The company received $13,000 of the $20,000 voted, but never collected the other $7,000 because once again they ran out of money to build any further. when work was begun again, the road was fourteen miles west of Onaga by August 14. By the middle of September, an additional five miles brought the line to Butler City (Blaine) a new Irish settlement. In November, President Smith purchased a town site on the Blue River to be called Garrison. He planned to have the road built there by midwinter so he started work on a hotel to be ready by the time the railroad reached the town.

The Kansas Central reached Garrison by the end of July, 1880, Clay Center by Christmas, and Miltonvale, 165.39 miles from Leavenworth, on April 1, 1882. No attempt ever seemed to be made to extend the line any further, although plans called for another 300 miles. It cost the company $328,804 to complete this last three years of construction from Onaga.

When the L. K. & W. closed on January 10, 1935, twenty-four towns along the line were left without train service.

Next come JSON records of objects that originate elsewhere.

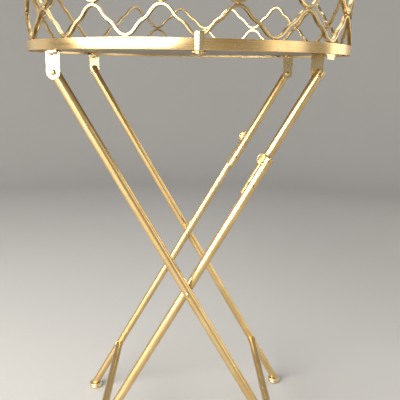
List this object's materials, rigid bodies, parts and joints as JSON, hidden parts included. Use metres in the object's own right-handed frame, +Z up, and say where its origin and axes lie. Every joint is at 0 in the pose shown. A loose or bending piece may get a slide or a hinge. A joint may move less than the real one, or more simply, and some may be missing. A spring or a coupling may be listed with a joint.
{
  "type": "folding tray table",
  "caption": "Round brass tray with a pierced ogee-lattice gallery on two crossed, folding tube frames with riveted joints and disc feet.",
  "frame": {"origin": "on the floor, on the tray's axis, midway between the four feet", "axes": "+Z up along the tray's axis; +X across the crossed legs, towards the links' side; +Y from the front leg pair to the rear pair"},
  "size_m": [0.48, 0.4818, 0.7401],
  "materials": {
    "tube": "satin drawn tube, lacquered pale brass with light streaks and rubbed edges",
    "rim": "satin strip, brushed along its length",
    "lattice": "satin strip with darker edges",
    "panel": "dull rolled sheet",
    "plate": "satin stamped plate",
    "fitting": "satin turned rivets, spacers and feet"
  },
  "bodies": {
    "tray": {"rim_band": "rim", "tray_panel": "panel", "gallery_lower_wave": "lattice", "gallery_upper_wave": "lattice", "rim_joint_clip": "plate", "rim_clip_screw": "fitting", "panel_tab_1": "plate", "panel_tab_2": "plate", "panel_tab_3": "plate", "panel_tab_4": "plate", "panel_tab_5": "plate", "bracket_a_front": "plate", "bracket_a_rear": "plate", "bracket_b_front": "plate", "bracket_b_rear": "plate", "bracket_screw_a_front": "fitting", "bracket_screw_a_rear": "fitting", "bracket_screw_b_front": "fitting", "bracket_screw_b_rear": "fitting", "bracket_spacer_front": "fitting", "bracket_spacer_rear": "fitting", "pivot_rivet_a_front": "fitting", "pivot_rivet_a_rear": "fitting", "pivot_rivet_b_front": "fitting", "pivot_rivet_b_rear": "fitting"},
    "frame_a": {"crossbar_a": "tube", "leg_a_front": "tube", "leg_a_rear": "tube", "foot_a_front": "fitting", "foot_a_rear": "fitting", "cross_rivet_a_front": "fitting", "cross_rivet_a_rear": "fitting", "cross_spacer_front": "fitting", "cross_spacer_rear": "fitting"},
    "links": {"link_front": "tube", "link_rear": "tube"},
    "frame_b": {"crossbar_b": "tube", "leg_b_front": "tube", "leg_b_rear": "tube", "foot_b_front": "fitting", "foot_b_rear": "fitting", "elbow_rivet_front": "fitting", "elbow_rivet_rear": "fitting", "elbow_spacer_front": "fitting", "elbow_spacer_rear": "fitting", "cross_rivet_b_front": "fitting", "cross_rivet_b_rear": "fitting", "stop_plate_front": "plate", "stop_plate_rear": "plate", "stop_rivet_front": "fitting", "stop_rivet_rear": "fitting"}
  },
  "joints": [
    {"name": "legs_fold", "type": "hinge", "parent": "tray", "child": "frame_a", "pos_m": [-0.172, 0, 0.6225], "axis": [0, -1, 0], "range_deg": [0, 52]},
    {"name": "link_swing", "type": "hinge", "parent": "tray", "child": "links", "pos_m": [0.172, 0, 0.6225], "axis": [0, 1, 0], "range_deg": [0, 56]},
    {"name": "elbow", "type": "hinge", "parent": "links", "child": "frame_b", "pos_m": [0.086, 0, 0.47354], "axis": [0, -1, 0], "range_deg": [0, 164]}
  ],
  "couplings": [
    {"joint": "link_swing", "follows": "legs_fold", "ratio": 1.0765},
    {"joint": "elbow", "follows": "legs_fold", "ratio": 3.1531}
  ]
}
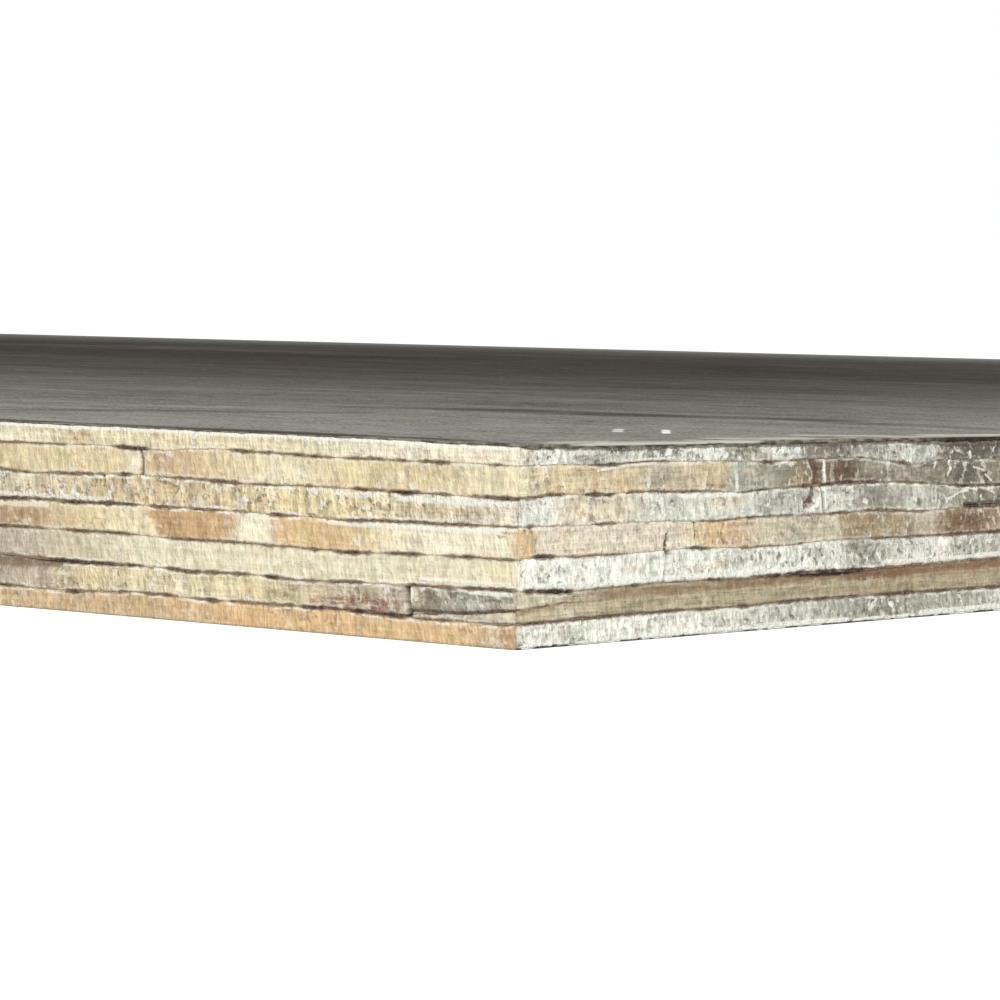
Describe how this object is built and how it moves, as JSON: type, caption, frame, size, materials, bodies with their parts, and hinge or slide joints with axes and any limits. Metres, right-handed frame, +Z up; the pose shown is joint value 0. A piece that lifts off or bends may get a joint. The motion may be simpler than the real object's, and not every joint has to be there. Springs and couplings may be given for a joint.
{
  "type": "formwork panel",
  "caption": "Flat rectangular film-faced plywood sheet of crosswise veneer plies, the face that concrete is cast against in formwork.",
  "frame": {"origin": "middle of the underside, on the surface that the panel lies on", "axes": "+X along the panel, the way the face grain runs; +Y across it; +Z up, out of the upper film face"},
  "size_m": [2.5, 1.25, 0.018],
  "materials": {
    "phenolic_film": "dark brown phenolic film, worn and dusty",
    "face_veneer": "sawn veneer, pale",
    "cross_veneer": "sawn veneer, tan",
    "long_veneer": "sawn veneer, pale",
    "resin": "cured dark resin"
  },
  "bodies": {
    "root": {"top_film": "phenolic_film", "bottom_film": "phenolic_film", "face_ply_1": "face_veneer", "face_ply_7": "face_veneer", "cross_ply_2": "cross_veneer", "cross_ply_4": "cross_veneer", "cross_ply_6": "cross_veneer", "long_ply_3": "long_veneer", "long_ply_5": "long_veneer", "glue_line_1": "resin", "glue_line_2": "resin", "glue_line_3": "resin", "glue_line_4": "resin", "glue_line_5": "resin", "glue_line_6": "resin"}
  },
  "joints": []
}
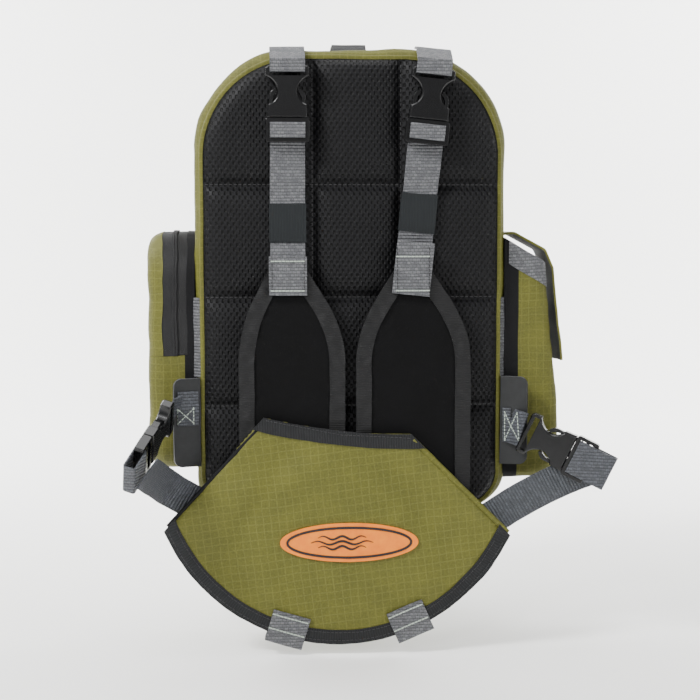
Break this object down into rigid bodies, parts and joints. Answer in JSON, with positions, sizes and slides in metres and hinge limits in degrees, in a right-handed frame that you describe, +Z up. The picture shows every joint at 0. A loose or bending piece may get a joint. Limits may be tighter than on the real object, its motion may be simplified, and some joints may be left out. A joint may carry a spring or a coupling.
{
  "type": "tackle backpack",
  "caption": "Olive fishing backpack seen from its harness side: mesh back panel, clip-on shoulder straps, padded yoke, hip clips, side pockets and a fold-down front.",
  "frame": {"origin": "centre of the flat base of the pack", "axes": "+Z up along the pack, -Y out of the back panel towards the wearer, +X towards the open sleeve pocket"},
  "size_m": [0.5335, 0.3438, 0.6677],
  "materials": {
    "olive_ripstop": "coated ripstop weave",
    "mesh_fabric": "spacer mesh",
    "black_fabric": "plain weave",
    "binding_tape": "ribbed tape",
    "grey_webbing": "woven webbing",
    "elastic": "woven elastic",
    "buckle_plastic": "moulded acetal",
    "zip_tape": "knitted zip tape with coil",
    "zip_metal": "black lacquer",
    "moulded_pull": "moulded rubber",
    "wing_sheet": "laminated sheet",
    "patch_rubber": "moulded rubber",
    "frame_plastic": "extruded sheet"
  },
  "bodies": {
    "pack": {"main_shell": "olive_ripstop", "main_zip_tub_tape": "zip_tape", "frame_sheet": "frame_plastic", "inner_divider": "black_fabric", "back_panel": "mesh_fabric", "back_piping": "olive_ripstop", "grab_loop": "binding_tape", "hip_wing_left": "wing_sheet", "hip_wing_right": "wing_sheet", "hip_socket_left": "buckle_plastic", "hip_socket_right": "buckle_plastic", "hip_anchor_left": "grey_webbing", "hip_anchor_right": "grey_webbing", "hip_run_left": "grey_webbing", "hip_run_right": "grey_webbing", "left_pocket": "olive_ripstop", "left_pocket_tape": "zip_tape", "right_pocket": "olive_ripstop", "right_pocket_rim": "grey_webbing", "shoulder_socket_left": "buckle_plastic", "shoulder_socket_right": "buckle_plastic", "top_loops": "grey_webbing", "shoulder_strap_left": "grey_webbing", "shoulder_strap_right": "grey_webbing", "elastic_keepers": "elastic", "strap_tabs": "grey_webbing", "shoulder_pad_left": "black_fabric", "shoulder_pad_right": "black_fabric", "pad_binding_left": "binding_tape", "pad_binding_right": "binding_tape", "yoke_panel": "olive_ripstop", "yoke_lower_binding": "binding_tape", "yoke_upper_binding": "binding_tape", "yoke_patch": "patch_rubber", "yoke_loops": "grey_webbing"},
    "front_panel": {"front_door": "olive_ripstop", "main_zip_door_tape": "zip_tape", "front_pocket": "olive_ripstop", "front_pocket_zip": "zip_tape", "daisy_chain": "grey_webbing"},
    "left_lid": {"left_pocket_lid": "olive_ripstop", "left_lid_tape": "zip_tape"},
    "right_flap": {"pocket_flap": "olive_ripstop"},
    "shoulder_clip_left": {"shoulder_plug_left": "buckle_plastic", "shoulder_wrap_left": "grey_webbing"},
    "hip_clip_left": {"hip_plug_left": "buckle_plastic", "hip_wrap_left": "grey_webbing"},
    "shoulder_clip_right": {"shoulder_plug_right": "buckle_plastic", "shoulder_wrap_right": "grey_webbing"},
    "hip_clip_right": {"hip_plug_right": "buckle_plastic", "hip_wrap_right": "grey_webbing"},
    "main_upper_runner": {"main_upper_slider": "zip_metal"},
    "main_upper_tag": {"main_upper_pull": "moulded_pull"},
    "main_lower_runner": {"main_lower_slider": "zip_metal"},
    "main_lower_tag": {"main_lower_pull": "moulded_pull"},
    "left_pocket_runner": {"left_pocket_slider": "zip_metal"},
    "left_pocket_tag": {"left_pocket_pull": "moulded_pull"},
    "front_pocket_runner": {"front_pocket_slider": "zip_metal"},
    "front_pocket_tag": {"front_pocket_pull": "moulded_pull"}
  },
  "joints": [
    {"name": "front_panel_open", "type": "hinge", "parent": "pack", "child": "front_panel", "pos_m": [0, 0.085, 0.063], "axis": [-1, 0, 0], "range_deg": [0, 95]},
    {"name": "left_lid_open", "type": "hinge", "parent": "pack", "child": "left_lid", "pos_m": [-0.225, -0.032, 0.174], "axis": [0, -1, 0], "range_deg": [0, 80]},
    {"name": "right_flap_lift", "type": "hinge", "parent": "pack", "child": "right_flap", "pos_m": [0.1721, -0.032, 0.3091], "axis": [0, -1, 0], "range_deg": [0, 70]},
    {"name": "shoulder_release_left", "type": "slide", "parent": "pack", "child": "shoulder_clip_left", "axis": [0, 0, -1], "range_m": [0, 0.034]},
    {"name": "hip_release_left", "type": "slide", "parent": "pack", "child": "hip_clip_left", "axis": [-0.3617, -0.7434, -0.5626], "range_m": [0, 0.034]},
    {"name": "shoulder_release_right", "type": "slide", "parent": "pack", "child": "shoulder_clip_right", "axis": [-0.1023, 0, -0.9948], "range_m": [0, 0.034]},
    {"name": "hip_release_right", "type": "slide", "parent": "pack", "child": "hip_clip_right", "axis": [0.8588, -0.2796, -0.4294], "range_m": [0, 0.034]},
    {"name": "main_upper_zip", "type": "slide", "parent": "pack", "child": "main_upper_runner", "axis": [0, 0, 1], "range_m": [0, 0.055]},
    {"name": "main_upper_pull_lift", "type": "hinge", "parent": "main_upper_runner", "child": "main_upper_tag", "pos_m": [0.1796, 0.035, 0.3198], "axis": [0, -1, 0], "range_deg": [0, 90]},
    {"name": "main_lower_zip", "type": "slide", "parent": "pack", "child": "main_lower_runner", "axis": [0, 0, -1], "range_m": [0, 0.215]},
    {"name": "main_lower_pull_lift", "type": "hinge", "parent": "main_lower_runner", "child": "main_lower_tag", "pos_m": [0.1796, 0.035, 0.3022], "axis": [0, -1, 0], "range_deg": [0, 90]},
    {"name": "left_pocket_zip", "type": "slide", "parent": "pack", "child": "left_pocket_runner", "axis": [0, 0, 1], "range_m": [0, 0.06]},
    {"name": "left_pocket_pull_lift", "type": "hinge", "parent": "left_pocket_runner", "child": "left_pocket_tag", "pos_m": [-0.1945, 0.0216, 0.186], "axis": [1, 0, 0], "range_deg": [0, 90]},
    {"name": "front_pocket_zip", "type": "slide", "parent": "front_panel", "child": "front_pocket_runner", "axis": [1, 0, 0], "range_m": [0, 0.15]},
    {"name": "front_pocket_pull_lift", "type": "hinge", "parent": "front_pocket_runner", "child": "front_pocket_tag", "pos_m": [-0.076, 0.1366, 0.3], "axis": [1, 0, 0], "range_deg": [0, 90]}
  ]
}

An annual report of 1886, reports the wage scale of Kansas Central employees and is listed below by job, number of employees in the job, and wages by month (designated by "M") or wages by day (designated by "D").

Job
Number of Employees
Wages

Daily (D) or Monthly (M)

Clerks
10
$54.32
M
Station Agents
18
$54.00
M
Mechanics
1
$4.17
D
Conductors
5
$3.22
D
Engineers
10
$3.75
D
Brakemen
18
$2.53
D
Flagmen
4
$2.17
D
Section Men
145
$1.38
D
Laborers
13
$1.36
D
Misc. Help
16
$1.32
D

Some of the street names in Onaga were the first names of the original directors of the Kansas Central Railway Company.